Set down all of the data exactly as it appears.

====== SUPPLIED INFORMATION ======

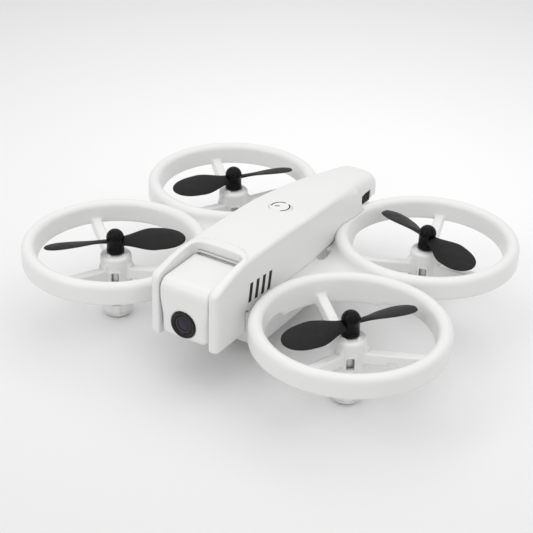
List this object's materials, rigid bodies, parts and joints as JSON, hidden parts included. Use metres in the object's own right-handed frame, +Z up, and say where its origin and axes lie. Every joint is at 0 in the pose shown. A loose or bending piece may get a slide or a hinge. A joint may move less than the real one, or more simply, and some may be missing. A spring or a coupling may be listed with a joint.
{
  "type": "mini palm drone",
  "caption": "White palm-size camera drone with ducted rotors on motor pods, a slim box fuselage, a tilting nose camera and a power button on top.",
  "frame": {"origin": "on the floor under the middle of the wheelbase, at the centre of the drone's bounding box", "axes": "+Z up, nose and camera towards -Y, rotors spread along X"},
  "size_m": [0.1468, 0.1204, 0.0401],
  "materials": {
    "white_shell": "satin white ABS, fine moulded grain",
    "white_frame": "satin white nylon blend, slightly softer sheen than the shell",
    "black_trim": "matt black moulding",
    "black_gloss": "gloss black ring",
    "propeller_black": "satin black moulded blades, polished hub",
    "lens_glass": "coated lens",
    "circuit_board": "solder mask",
    "battery_wrap": "silver pouch film",
    "motor_cap": "white plastic end cap",
    "motor_steel": "drawn steel can",
    "pin_steel": "ground steel",
    "screw_steel": "blackened steel",
    "socket_steel": "plated shell",
    "washer_rubber": "matt black"
  },
  "bodies": {
    "airframe": {"fuselage_shell": "white_shell", "top_cover": "white_shell", "belly_tray": "white_frame", "battery_tub": "white_frame", "side_web_left": "white_frame", "side_web_right": "white_frame", "vent_grille_left": "black_trim", "vent_grille_right": "black_trim", "main_board": "circuit_board", "board_screws": "screw_steel", "power_switch": "black_trim", "battery": "battery_wrap", "usb_socket": "socket_steel", "charging_board": "circuit_board", "belly_screws": "screw_steel", "guard_ring_front_left": "white_frame", "motor_mount_front_left": "white_frame", "foot_cap_front_left": "white_frame", "motor_cap_front_left": "motor_cap", "motor_can_front_left": "motor_steel", "guard_ring_front_right": "white_frame", "motor_mount_front_right": "white_frame", "foot_cap_front_right": "white_frame", "motor_cap_front_right": "motor_cap", "motor_can_front_right": "motor_steel", "guard_ring_rear_left": "white_frame", "motor_mount_rear_left": "white_frame", "foot_cap_rear_left": "white_frame", "motor_cap_rear_left": "motor_cap", "motor_can_rear_left": "motor_steel", "guard_ring_rear_right": "white_frame", "motor_mount_rear_right": "white_frame", "foot_cap_rear_right": "white_frame", "motor_cap_rear_right": "motor_cap", "motor_can_rear_right": "motor_steel"},
    "camera": {"camera_housing": "white_shell", "camera_back_cover": "white_frame", "lens_barrel": "black_trim", "lens_bezel": "black_gloss", "lens_glass": "lens_glass", "image_sensor_board": "circuit_board", "camera_pivot_pins": "pin_steel", "friction_washers": "washer_rubber"},
    "power_button": {"power_button": "white_shell"},
    "rotor_front_left": {"motor_shaft_front_left": "pin_steel", "propeller_front_left": "propeller_black"},
    "rotor_front_right": {"motor_shaft_front_right": "pin_steel", "propeller_front_right": "propeller_black"},
    "rotor_rear_left": {"motor_shaft_rear_left": "pin_steel", "propeller_rear_left": "propeller_black"},
    "rotor_rear_right": {"motor_shaft_rear_right": "pin_steel", "propeller_rear_right": "propeller_black"}
  },
  "joints": [
    {"name": "camera_tilt", "type": "hinge", "parent": "airframe", "child": "camera", "pos_m": [0, -0.0435, 0.0224], "axis": [1, 0, 0], "range_deg": [0, 60]},
    {"name": "power_press", "type": "slide", "parent": "airframe", "child": "power_button", "axis": [0, 0, -1], "range_m": [0, 0.0003], "stiffness_N_per_m": 5000},
    {"name": "spin_front_left", "type": "hinge", "parent": "airframe", "child": "rotor_front_left", "pos_m": [-0.0434, -0.0302, 0.0265], "axis": [0, 0, 1], "continuous": true},
    {"name": "spin_front_right", "type": "hinge", "parent": "airframe", "child": "rotor_front_right", "pos_m": [0.0434, -0.0302, 0.0265], "axis": [0, 0, 1], "continuous": true},
    {"name": "spin_rear_left", "type": "hinge", "parent": "airframe", "child": "rotor_rear_left", "pos_m": [-0.0381, 0.0302, 0.0265], "axis": [0, 0, 1], "continuous": true},
    {"name": "spin_rear_right", "type": "hinge", "parent": "airframe", "child": "rotor_rear_right", "pos_m": [0.0381, 0.0302, 0.0265], "axis": [0, 0, 1], "continuous": true}
  ]
}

======

FULL OUTPUT =>
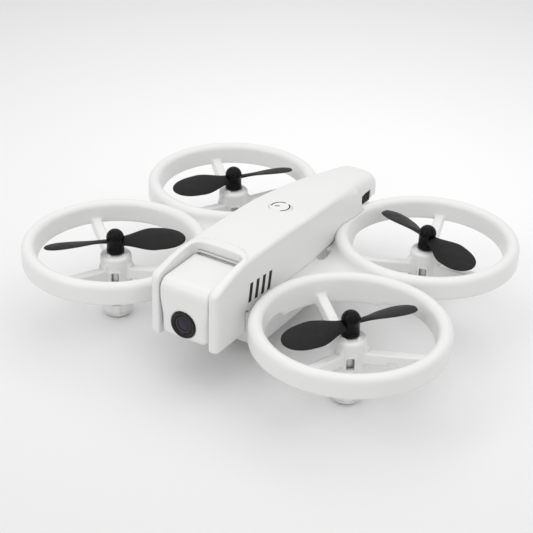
List this object's materials, rigid bodies, parts and joints as JSON, hidden parts included. Use metres in the object's own right-handed frame, +Z up, and say where its origin and axes lie. Every joint is at 0 in the pose shown. A loose or bending piece may get a slide or a hinge. A joint may move less than the real one, or more simply, and some may be missing. A spring or a coupling may be listed with a joint.
{
  "type": "mini palm drone",
  "caption": "White palm-size camera drone with ducted rotors on motor pods, a slim box fuselage, a tilting nose camera and a power button on top.",
  "frame": {"origin": "on the floor under the middle of the wheelbase, at the centre of the drone's bounding box", "axes": "+Z up, nose and camera towards -Y, rotors spread along X"},
  "size_m": [0.1468, 0.1204, 0.0401],
  "materials": {
    "white_shell": "satin white ABS, fine moulded grain",
    "white_frame": "satin white nylon blend, slightly softer sheen than the shell",
    "black_trim": "matt black moulding",
    "black_gloss": "gloss black ring",
    "propeller_black": "satin black moulded blades, polished hub",
    "lens_glass": "coated lens",
    "circuit_board": "solder mask",
    "battery_wrap": "silver pouch film",
    "motor_cap": "white plastic end cap",
    "motor_steel": "drawn steel can",
    "pin_steel": "ground steel",
    "screw_steel": "blackened steel",
    "socket_steel": "plated shell",
    "washer_rubber": "matt black"
  },
  "bodies": {
    "airframe": {"fuselage_shell": "white_shell", "top_cover": "white_shell", "belly_tray": "white_frame", "battery_tub": "white_frame", "side_web_left": "white_frame", "side_web_right": "white_frame", "vent_grille_left": "black_trim", "vent_grille_right": "black_trim", "main_board": "circuit_board", "board_screws": "screw_steel", "power_switch": "black_trim", "battery": "battery_wrap", "usb_socket": "socket_steel", "charging_board": "circuit_board", "belly_screws": "screw_steel", "guard_ring_front_left": "white_frame", "motor_mount_front_left": "white_frame", "foot_cap_front_left": "white_frame", "motor_cap_front_left": "motor_cap", "motor_can_front_left": "motor_steel", "guard_ring_front_right": "white_frame", "motor_mount_front_right": "white_frame", "foot_cap_front_right": "white_frame", "motor_cap_front_right": "motor_cap", "motor_can_front_right": "motor_steel", "guard_ring_rear_left": "white_frame", "motor_mount_rear_left": "white_frame", "foot_cap_rear_left": "white_frame", "motor_cap_rear_left": "motor_cap", "motor_can_rear_left": "motor_steel", "guard_ring_rear_right": "white_frame", "motor_mount_rear_right": "white_frame", "foot_cap_rear_right": "white_frame", "motor_cap_rear_right": "motor_cap", "motor_can_rear_right": "motor_steel"},
    "camera": {"camera_housing": "white_shell", "camera_back_cover": "white_frame", "lens_barrel": "black_trim", "lens_bezel": "black_gloss", "lens_glass": "lens_glass", "image_sensor_board": "circuit_board", "camera_pivot_pins": "pin_steel", "friction_washers": "washer_rubber"},
    "power_button": {"power_button": "white_shell"},
    "rotor_front_left": {"motor_shaft_front_left": "pin_steel", "propeller_front_left": "propeller_black"},
    "rotor_front_right": {"motor_shaft_front_right": "pin_steel", "propeller_front_right": "propeller_black"},
    "rotor_rear_left": {"motor_shaft_rear_left": "pin_steel", "propeller_rear_left": "propeller_black"},
    "rotor_rear_right": {"motor_shaft_rear_right": "pin_steel", "propeller_rear_right": "propeller_black"}
  },
  "joints": [
    {"name": "camera_tilt", "type": "hinge", "parent": "airframe", "child": "camera", "pos_m": [0, -0.0435, 0.0224], "axis": [1, 0, 0], "range_deg": [0, 60]},
    {"name": "power_press", "type": "slide", "parent": "airframe", "child": "power_button", "axis": [0, 0, -1], "range_m": [0, 0.0003], "stiffness_N_per_m": 5000},
    {"name": "spin_front_left", "type": "hinge", "parent": "airframe", "child": "rotor_front_left", "pos_m": [-0.0434, -0.0302, 0.0265], "axis": [0, 0, 1], "continuous": true},
    {"name": "spin_front_right", "type": "hinge", "parent": "airframe", "child": "rotor_front_right", "pos_m": [0.0434, -0.0302, 0.0265], "axis": [0, 0, 1], "continuous": true},
    {"name": "spin_rear_left", "type": "hinge", "parent": "airframe", "child": "rotor_rear_left", "pos_m": [-0.0381, 0.0302, 0.0265], "axis": [0, 0, 1], "continuous": true},
    {"name": "spin_rear_right", "type": "hinge", "parent": "airframe", "child": "rotor_rear_right", "pos_m": [0.0381, 0.0302, 0.0265], "axis": [0, 0, 1], "continuous": true}
  ]
}